Answer
See explanation
Work Step by Step
Part (a)
Observe that
$\frac{n}{n^3+5}<\frac{n}{n^3}$
because the left side has a bigger denominator.
Now, we have:
$\frac{n}{n^3+5}<\frac{1}{n^2}$ for all $n\geq 1$
Apply the Direct Comparison Test with $a_n=\frac{n}{n^3+5}$ and $b_n=\frac{1}{n^2}$.
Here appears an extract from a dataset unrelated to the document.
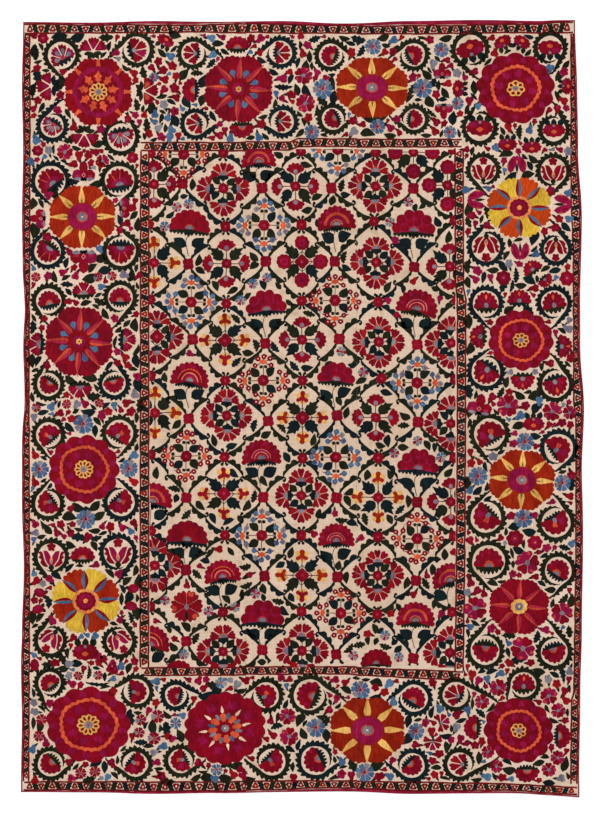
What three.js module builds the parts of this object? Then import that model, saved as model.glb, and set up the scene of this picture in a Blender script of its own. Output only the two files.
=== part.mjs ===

Since $\sum_{n=2}^\infty \frac{1}{n^2}$ is convergent $p-$series with $p=2$, it follows by the Direct Comparison Test that the series $\sum_{n=2}^\infty \frac{n}{n^3+5}$ converges.
Part (b)
We use the Limit Comparison Test with
$a_n=\frac{n}{n^3-5}$ and $b_n=\frac{1}{n^2}$
and obtain
$\lim\limits_{n \to \infty}\frac{a_n}{b_n}=\lim\limits_{n \to \infty}\frac{\frac{n}{n^3-5}}{\frac{1}{n^2}}=\lim\limits_{n \to \infty}\frac{n^3}{n^3-5}=\lim\limits_{n \to \infty}\frac{1}{1-5/n^3}=\frac{1}{1-0}=1>0$.
Since this limit exists and $\sum_{n=2}^\infty \frac{1}{n^2}$ is a convergent $p-$series (with $p=2$), it follows by the Limit Comparison Test that the series $\sum_{n=2}^\infty\frac{n}{n^3-5}$ converges.